What this task involves:
Each entry must be reproduced precisely as it stands.

====== Entries provided ======

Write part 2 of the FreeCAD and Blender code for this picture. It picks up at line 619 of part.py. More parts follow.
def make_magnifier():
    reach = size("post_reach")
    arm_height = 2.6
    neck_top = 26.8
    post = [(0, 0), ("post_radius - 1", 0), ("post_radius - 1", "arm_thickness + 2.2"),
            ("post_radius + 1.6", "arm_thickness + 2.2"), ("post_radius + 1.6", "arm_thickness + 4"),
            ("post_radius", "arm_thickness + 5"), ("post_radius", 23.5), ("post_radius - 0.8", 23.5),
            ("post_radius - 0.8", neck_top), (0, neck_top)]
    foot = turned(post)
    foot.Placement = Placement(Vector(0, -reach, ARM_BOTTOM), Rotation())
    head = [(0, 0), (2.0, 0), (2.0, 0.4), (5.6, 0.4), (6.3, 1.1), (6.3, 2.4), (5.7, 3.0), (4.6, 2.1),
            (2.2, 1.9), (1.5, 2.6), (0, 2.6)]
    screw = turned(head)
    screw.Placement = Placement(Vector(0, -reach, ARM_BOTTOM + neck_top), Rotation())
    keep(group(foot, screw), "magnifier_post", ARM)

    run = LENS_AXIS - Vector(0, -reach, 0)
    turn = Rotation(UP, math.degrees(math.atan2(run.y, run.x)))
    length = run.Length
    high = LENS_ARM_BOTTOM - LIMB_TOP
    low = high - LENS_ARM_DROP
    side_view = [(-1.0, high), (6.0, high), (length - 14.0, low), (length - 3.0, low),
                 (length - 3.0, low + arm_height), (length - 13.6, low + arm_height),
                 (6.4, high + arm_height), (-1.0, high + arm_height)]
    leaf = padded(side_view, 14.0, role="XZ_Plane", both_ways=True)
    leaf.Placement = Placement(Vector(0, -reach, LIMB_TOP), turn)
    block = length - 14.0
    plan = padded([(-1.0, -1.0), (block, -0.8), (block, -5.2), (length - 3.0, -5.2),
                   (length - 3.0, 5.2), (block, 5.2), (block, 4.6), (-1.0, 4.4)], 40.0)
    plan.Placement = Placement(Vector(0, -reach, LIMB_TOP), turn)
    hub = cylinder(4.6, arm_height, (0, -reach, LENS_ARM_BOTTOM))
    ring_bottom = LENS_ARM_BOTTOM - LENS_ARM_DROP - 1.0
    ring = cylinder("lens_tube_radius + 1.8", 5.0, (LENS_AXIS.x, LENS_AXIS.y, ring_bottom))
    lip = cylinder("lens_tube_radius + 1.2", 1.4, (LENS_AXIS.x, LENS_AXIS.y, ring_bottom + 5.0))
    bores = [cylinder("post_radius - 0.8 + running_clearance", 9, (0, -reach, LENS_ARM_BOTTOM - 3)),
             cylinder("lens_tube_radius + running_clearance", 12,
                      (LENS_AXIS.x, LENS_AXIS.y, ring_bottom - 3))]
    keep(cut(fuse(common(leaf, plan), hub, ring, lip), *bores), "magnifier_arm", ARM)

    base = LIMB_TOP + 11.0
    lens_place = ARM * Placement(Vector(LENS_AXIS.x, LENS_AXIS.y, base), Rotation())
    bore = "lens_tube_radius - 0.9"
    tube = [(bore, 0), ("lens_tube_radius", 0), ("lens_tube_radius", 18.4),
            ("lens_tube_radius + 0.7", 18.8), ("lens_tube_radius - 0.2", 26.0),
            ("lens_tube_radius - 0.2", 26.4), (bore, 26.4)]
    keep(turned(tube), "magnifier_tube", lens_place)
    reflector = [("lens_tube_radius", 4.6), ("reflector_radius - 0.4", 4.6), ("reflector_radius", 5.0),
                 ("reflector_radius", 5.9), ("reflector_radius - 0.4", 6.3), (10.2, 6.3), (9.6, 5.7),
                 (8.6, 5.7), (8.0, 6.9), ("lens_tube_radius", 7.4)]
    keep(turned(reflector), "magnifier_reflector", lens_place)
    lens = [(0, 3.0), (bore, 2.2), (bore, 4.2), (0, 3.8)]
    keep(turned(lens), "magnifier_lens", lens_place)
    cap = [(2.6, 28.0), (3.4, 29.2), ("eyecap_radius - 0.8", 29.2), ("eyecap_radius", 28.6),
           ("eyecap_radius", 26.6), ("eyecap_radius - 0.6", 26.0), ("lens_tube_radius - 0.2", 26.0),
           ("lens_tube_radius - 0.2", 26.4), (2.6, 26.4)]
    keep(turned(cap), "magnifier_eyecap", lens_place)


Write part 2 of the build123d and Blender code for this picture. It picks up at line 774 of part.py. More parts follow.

======

Answer to the problem:
Write part 2 of the FreeCAD and Blender code for this picture. It picks up at line 619 of part.py. More parts follow.
def make_magnifier():
    reach = size("post_reach")
    arm_height = 2.6
    neck_top = 26.8
    post = [(0, 0), ("post_radius - 1", 0), ("post_radius - 1", "arm_thickness + 2.2"),
            ("post_radius + 1.6", "arm_thickness + 2.2"), ("post_radius + 1.6", "arm_thickness + 4"),
            ("post_radius", "arm_thickness + 5"), ("post_radius", 23.5), ("post_radius - 0.8", 23.5),
            ("post_radius - 0.8", neck_top), (0, neck_top)]
    foot = turned(post)
    foot.Placement = Placement(Vector(0, -reach, ARM_BOTTOM), Rotation())
    head = [(0, 0), (2.0, 0), (2.0, 0.4), (5.6, 0.4), (6.3, 1.1), (6.3, 2.4), (5.7, 3.0), (4.6, 2.1),
            (2.2, 1.9), (1.5, 2.6), (0, 2.6)]
    screw = turned(head)
    screw.Placement = Placement(Vector(0, -reach, ARM_BOTTOM + neck_top), Rotation())
    keep(group(foot, screw), "magnifier_post", ARM)

    run = LENS_AXIS - Vector(0, -reach, 0)
    turn = Rotation(UP, math.degrees(math.atan2(run.y, run.x)))
    length = run.Length
    high = LENS_ARM_BOTTOM - LIMB_TOP
    low = high - LENS_ARM_DROP
    side_view = [(-1.0, high), (6.0, high), (length - 14.0, low), (length - 3.0, low),
                 (length - 3.0, low + arm_height), (length - 13.6, low + arm_height),
                 (6.4, high + arm_height), (-1.0, high + arm_height)]
    leaf = padded(side_view, 14.0, role="XZ_Plane", both_ways=True)
    leaf.Placement = Placement(Vector(0, -reach, LIMB_TOP), turn)
    block = length - 14.0
    plan = padded([(-1.0, -1.0), (block, -0.8), (block, -5.2), (length - 3.0, -5.2),
                   (length - 3.0, 5.2), (block, 5.2), (block, 4.6), (-1.0, 4.4)], 40.0)
    plan.Placement = Placement(Vector(0, -reach, LIMB_TOP), turn)
    hub = cylinder(4.6, arm_height, (0, -reach, LENS_ARM_BOTTOM))
    ring_bottom = LENS_ARM_BOTTOM - LENS_ARM_DROP - 1.0
    ring = cylinder("lens_tube_radius + 1.8", 5.0, (LENS_AXIS.x, LENS_AXIS.y, ring_bottom))
    lip = cylinder("lens_tube_radius + 1.2", 1.4, (LENS_AXIS.x, LENS_AXIS.y, ring_bottom + 5.0))
    bores = [cylinder("post_radius - 0.8 + running_clearance", 9, (0, -reach, LENS_ARM_BOTTOM - 3)),
             cylinder("lens_tube_radius + running_clearance", 12,
                      (LENS_AXIS.x, LENS_AXIS.y, ring_bottom - 3))]
    keep(cut(fuse(common(leaf, plan), hub, ring, lip), *bores), "magnifier_arm", ARM)

    base = LIMB_TOP + 11.0
    lens_place = ARM * Placement(Vector(LENS_AXIS.x, LENS_AXIS.y, base), Rotation())
    bore = "lens_tube_radius - 0.9"
    tube = [(bore, 0), ("lens_tube_radius", 0), ("lens_tube_radius", 18.4),
            ("lens_tube_radius + 0.7", 18.8), ("lens_tube_radius - 0.2", 26.0),
            ("lens_tube_radius - 0.2", 26.4), (bore, 26.4)]
    keep(turned(tube), "magnifier_tube", lens_place)
    reflector = [("lens_tube_radius", 4.6), ("reflector_radius - 0.4", 4.6), ("reflector_radius", 5.0),
                 ("reflector_radius", 5.9), ("reflector_radius - 0.4", 6.3), (10.2, 6.3), (9.6, 5.7),
                 (8.6, 5.7), (8.0, 6.9), ("lens_tube_radius", 7.4)]
    keep(turned(reflector), "magnifier_reflector", lens_place)
    lens = [(0, 3.0), (bore, 2.2), (bore, 4.2), (0, 3.8)]
    keep(turned(lens), "magnifier_lens", lens_place)
    cap = [(2.6, 28.0), (3.4, 29.2), ("eyecap_radius - 0.8", 29.2), ("eyecap_radius", 28.6),
           ("eyecap_radius", 26.6), ("eyecap_radius - 0.6", 26.0), ("lens_tube_radius - 0.2", 26.0),
           ("lens_tube_radius - 0.2", 26.4), (2.6, 26.4)]
    keep(turned(cap), "magnifier_eyecap", lens_place)


Write part 2 of the build123d and Blender code for this picture. It picks up at line 774 of part.py. More parts follow.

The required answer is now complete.